With COVID-19 protocols, fewer in-person doctor visits and ubiquitous face masks make tell-tale signs of stroke like facial drooping and arm weakness harder to detect.

Across the world, fewer people are going to the hospital to be treated for stroke, but that’s not because fewer people are having them. In July, Renyu Liu, a professor of anesthesiology and critical care in the Perelman School of Medicine published a study in CNS Neuroscience & Therapeutics that found that since the start of the COVID-19 pandemic, the global average for stroke hospitalizations decreased by about 42%, statistics spurred by people afraid to seek emergency medical care for fear of catching COVID-19. In a recently published editorial in the same journal, Liu suggests that that the pandemic, with its social distancing and mask wearing, may be also be contributing to a decline in people recognizing the common warning signs of stroke.

Traditionally, FAST (face, arms, speech, time) has been the acronym used to educate the public about stroke symptoms. Liu points out that this acronym puts its greatest emphasis on symptoms that are harder to notice during the pandemic: Facial drooping is one of the common signs of stroke, but it might not be noticeable it on someone who is wearing a mask, or standing far away. With a major shift to more video chats as a main means of communication, speech disturbance may be the only sign of stroke people might readily be able to pick up on.
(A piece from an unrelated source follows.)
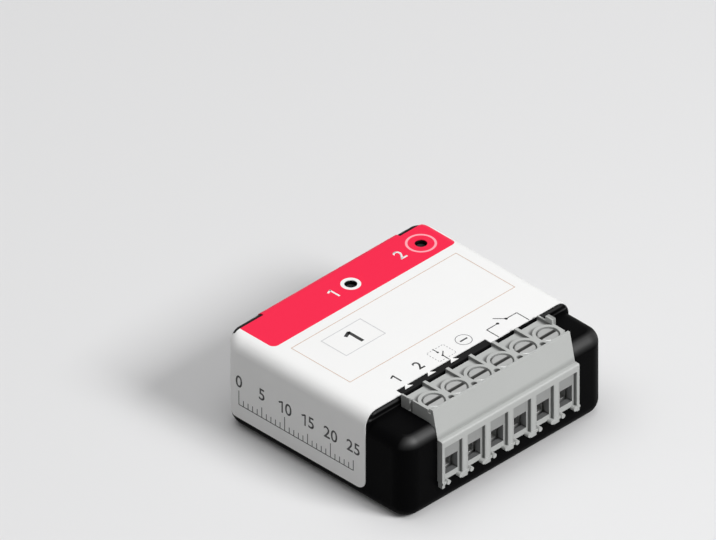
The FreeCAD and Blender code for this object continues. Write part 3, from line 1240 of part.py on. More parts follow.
def make_radio():
    left = "radio_x - radio_length / 2"
    right = "radio_x + radio_length / 2"
    middle = front("radio_depth")
    top = "logic_top + radio_thickness"
    node(block("RadioBoard", "radio_x", middle, "logic_top", "radio_length", "radio_width",
               "radio_thickness"), "radio_board")
    shield_plain = block("ShieldPlain", f"{right} - radio_margin - shield_length / 2", middle, top,
                         "shield_length", "shield_width", "shield_height")
    shield_edges = {spot: size["shield_round"] for spot in TOP_EDGES + UPRIGHTS}
    node(round_edges("RadioShield", shield_plain, shield_edges), "radio_shield")
    node(block("RadioAntenna", f"{left} + radio_margin + aerial_width / 2", middle, top, "aerial_width",
               "aerial_length", "aerial_height"), "radio_antenna")


def make_tact_switch():
    """The small switch under the button rod: body, plunger and legs."""
    x, y = "button_x", front("pinholes_depth")
    body_plain = block("TactPlain", x, y, "logic_top", "tact_side", "tact_side", "tact_height")
    bore = rod("TactBore", x, y, "logic_top + plunger_seat", "plunger_radius + plunger_clearance",
               "tact_height")
    node(cut("TactSwitchBody", body_plain, bore), "tact_switch_body")

    plunger = new_body("TactPlunger")
    low = "logic_top + plunger_seat + button_travel + part_gap"
    disc = sketch_on(plunger, "XY_Plane", low)
    draw_circle(disc, "0", "0", "plunger_radius")
    extrude(plunger, "Pad", disc, f"logic_top + plunger_top - ({low})")
    place(plunger, x, y)
    node(plunger, "tact_switch_plunger")

    legs = []
    for side in (-1, 1):
        for sign in (-1, 1):
            legs.append(block(f"TactLeg{side + sign + 2}{'ab'[sign > 0]}",
                              f"{x} + {sign} * tact_side / 3",
                              f"{y} + {side} * (tact_side / 2 + tact_leg_reach / 2)", "logic_top",
                              "leg_width", "tact_leg_reach", "leg_thickness"))
    node(group("TactLegs", legs), "tact_switch_legs")
    node(block("StatusLight", "light_x", y, "logic_top", "light_length", "light_width", "light_height"),
         "status_light")


make_lower_case()
make_top_cover()
make_wrap_label()
make_push_button()
make_light_pipe()
make_terminal_top(make_terminal_housing())
for pole in range(1, int(size["poles"]) + 1):
    make_terminal_screw(pole)
    make_clamp_cage(pole)
make_contact_bars()
make_main_board()
make_logic_board()
make_header()
make_board_spacers()
make_relay_case()
make_relay_magnet()
make_relay_contacts()
make_component_leads(make_supply_parts())
make_cans()
make_chips()
make_radio()
make_tact_switch()
doc.recompute()

for item in doc.Objects:
    if "Invalid" in item.State or "Error" in item.State:
        raise RuntimeError(f"{item.Name} failed: {item.State}")
for label, item in nodes.items():
    if item.Shape.isNull() or not item.Shape.isValid():
        raise RuntimeError(f"{label} has no valid shape")

os.makedirs("parts", exist_ok=True)
for label, item in nodes.items():
    item.Shape.exportStep(f"parts/{label}.step")
    bounds = item.Shape.BoundBox
    print(f"{label}: {len(item.Shape.Solids)} solid(s), {item.Shape.Volume:.2f} mm3, "
          f"x {bounds.XMin:.2f} {bounds.XMax:.2f}, y {bounds.YMin:.2f} {bounds.YMax:.2f}, "
          f"z {bounds.ZMin:.2f} {bounds.ZMax:.2f}")
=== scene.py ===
import json
import math

import bmesh
import bpy
from mathutils import Matrix, Vector


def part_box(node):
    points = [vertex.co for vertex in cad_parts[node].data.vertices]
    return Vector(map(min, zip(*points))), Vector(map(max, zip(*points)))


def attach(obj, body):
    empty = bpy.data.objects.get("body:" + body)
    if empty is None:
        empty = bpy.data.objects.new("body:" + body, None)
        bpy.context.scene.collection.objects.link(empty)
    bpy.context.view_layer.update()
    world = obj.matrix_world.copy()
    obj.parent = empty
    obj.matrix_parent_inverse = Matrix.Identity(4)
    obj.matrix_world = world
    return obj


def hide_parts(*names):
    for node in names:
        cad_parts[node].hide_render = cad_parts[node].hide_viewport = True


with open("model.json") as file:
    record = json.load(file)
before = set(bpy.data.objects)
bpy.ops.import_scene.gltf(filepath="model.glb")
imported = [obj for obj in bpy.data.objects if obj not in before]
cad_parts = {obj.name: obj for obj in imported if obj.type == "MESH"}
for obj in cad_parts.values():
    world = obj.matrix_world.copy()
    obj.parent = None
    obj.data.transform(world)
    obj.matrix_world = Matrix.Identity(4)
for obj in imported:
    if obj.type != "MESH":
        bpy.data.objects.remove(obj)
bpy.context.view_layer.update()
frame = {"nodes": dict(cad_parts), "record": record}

nodes = frame["nodes"]
millimetre = 0.001
bodyOf = {name: body for body, names in frame["record"]["behaviour"]["bodies"].items() for name in names}
slotOf = {part["node"]: part["material_slot"] for part in frame["record"]["subparts"]}
print("frame loaded:", len(nodes), "nodes")


# Helpers that add shader nodes

def addNode(tree, kind, inputs=None, **settings):
    node = tree.nodes.new(kind)
    for name, value in settings.items():
        setattr(node, name, value)
    for name, value in (inputs or {}).items():
        if isinstance(value, bpy.types.NodeSocket):
            tree.links.new(value, node.inputs[name])
        else:
            node.inputs[name].default_value = value
    return node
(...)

Liu and his collaborators suggest an alternative to the FAST acronym, which places facial drooping and arm weakness ahead of speech disturbance. Liu proposes the adoption of Stroke 9-1-1 (S911), a novel program, where “S” represents “stroke” and “speech disturbance” while urging people to immediately call 911. The nine also stands as a reminder to get people to spell n-i-n-e to verify slurred speech, the one stands for one weak arm, and the second one stands for one uneven face, i.e. a crooked mouth.